* [Requirement]: Select the lines below containing the word "object".
------------------------------
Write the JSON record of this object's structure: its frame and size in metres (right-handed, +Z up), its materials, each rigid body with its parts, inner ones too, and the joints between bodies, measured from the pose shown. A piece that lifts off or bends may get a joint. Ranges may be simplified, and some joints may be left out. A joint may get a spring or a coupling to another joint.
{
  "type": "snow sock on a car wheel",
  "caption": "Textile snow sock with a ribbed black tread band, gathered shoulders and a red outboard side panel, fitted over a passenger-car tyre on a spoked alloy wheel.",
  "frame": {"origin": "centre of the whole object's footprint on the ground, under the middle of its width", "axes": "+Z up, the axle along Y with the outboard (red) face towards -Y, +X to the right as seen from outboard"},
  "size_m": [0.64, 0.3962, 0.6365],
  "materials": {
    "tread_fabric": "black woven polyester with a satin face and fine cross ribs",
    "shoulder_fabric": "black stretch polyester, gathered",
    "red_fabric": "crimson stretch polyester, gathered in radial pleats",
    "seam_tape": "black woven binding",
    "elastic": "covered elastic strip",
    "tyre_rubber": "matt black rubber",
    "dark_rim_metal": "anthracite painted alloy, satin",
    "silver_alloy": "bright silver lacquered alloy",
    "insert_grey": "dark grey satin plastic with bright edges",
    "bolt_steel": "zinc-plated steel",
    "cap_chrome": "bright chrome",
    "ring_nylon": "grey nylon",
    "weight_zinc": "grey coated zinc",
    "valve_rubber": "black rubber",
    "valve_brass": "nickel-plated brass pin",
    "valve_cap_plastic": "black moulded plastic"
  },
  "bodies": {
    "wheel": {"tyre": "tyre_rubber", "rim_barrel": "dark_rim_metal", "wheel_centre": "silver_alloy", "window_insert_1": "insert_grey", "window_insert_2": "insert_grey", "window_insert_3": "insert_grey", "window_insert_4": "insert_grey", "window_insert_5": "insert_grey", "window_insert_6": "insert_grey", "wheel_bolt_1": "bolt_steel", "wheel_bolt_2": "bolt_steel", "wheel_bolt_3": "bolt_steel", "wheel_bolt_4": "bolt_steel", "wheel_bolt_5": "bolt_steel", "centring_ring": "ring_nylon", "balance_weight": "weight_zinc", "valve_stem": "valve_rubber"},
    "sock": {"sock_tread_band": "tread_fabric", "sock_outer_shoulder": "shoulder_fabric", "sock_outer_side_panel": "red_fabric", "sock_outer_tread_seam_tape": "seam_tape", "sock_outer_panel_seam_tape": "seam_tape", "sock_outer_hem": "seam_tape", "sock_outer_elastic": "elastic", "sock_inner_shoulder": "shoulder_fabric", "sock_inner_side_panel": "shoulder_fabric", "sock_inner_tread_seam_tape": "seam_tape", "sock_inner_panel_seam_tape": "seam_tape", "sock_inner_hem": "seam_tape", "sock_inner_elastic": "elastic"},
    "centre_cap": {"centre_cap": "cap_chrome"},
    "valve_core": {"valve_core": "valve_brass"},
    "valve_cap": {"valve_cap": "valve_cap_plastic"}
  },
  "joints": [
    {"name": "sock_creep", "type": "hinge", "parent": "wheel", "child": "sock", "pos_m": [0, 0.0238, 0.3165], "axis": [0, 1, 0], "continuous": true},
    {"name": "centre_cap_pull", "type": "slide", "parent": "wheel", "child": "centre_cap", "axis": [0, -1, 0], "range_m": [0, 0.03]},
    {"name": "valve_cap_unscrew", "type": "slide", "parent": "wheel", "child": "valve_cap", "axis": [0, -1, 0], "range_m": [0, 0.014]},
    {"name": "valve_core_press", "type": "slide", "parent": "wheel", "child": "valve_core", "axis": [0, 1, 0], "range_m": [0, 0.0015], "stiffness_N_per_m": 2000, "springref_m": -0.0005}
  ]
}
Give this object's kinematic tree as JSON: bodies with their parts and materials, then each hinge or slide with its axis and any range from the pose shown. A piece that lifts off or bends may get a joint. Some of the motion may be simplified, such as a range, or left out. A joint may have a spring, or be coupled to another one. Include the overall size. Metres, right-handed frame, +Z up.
------------------------------
* [Exercise response]:
Write the JSON record of this object's structure: its frame and size in metres (right-handed, +Z up), its materials, each rigid body with its parts, inner ones too, and the joints between bodies, measured from the pose shown. A piece that lifts off or bends may get a joint. Ranges may be simplified, and some joints may be left out. A joint may get a spring or a coupling to another joint.
  "frame": {"origin": "centre of the whole object's footprint on the ground, under the middle of its width", "axes": "+Z up, the axle along Y with the outboard (red) face towards -Y, +X to the right as seen from outboard"},
Give this object's kinematic tree as JSON: bodies with their parts and materials, then each hinge or slide with its axis and any range from the pose shown. A piece that lifts off or bends may get a joint. Some of the motion may be simplified, such as a range, or left out. A joint may have a spring, or be coupled to another one. Include the overall size. Metres, right-handed frame, +Z up.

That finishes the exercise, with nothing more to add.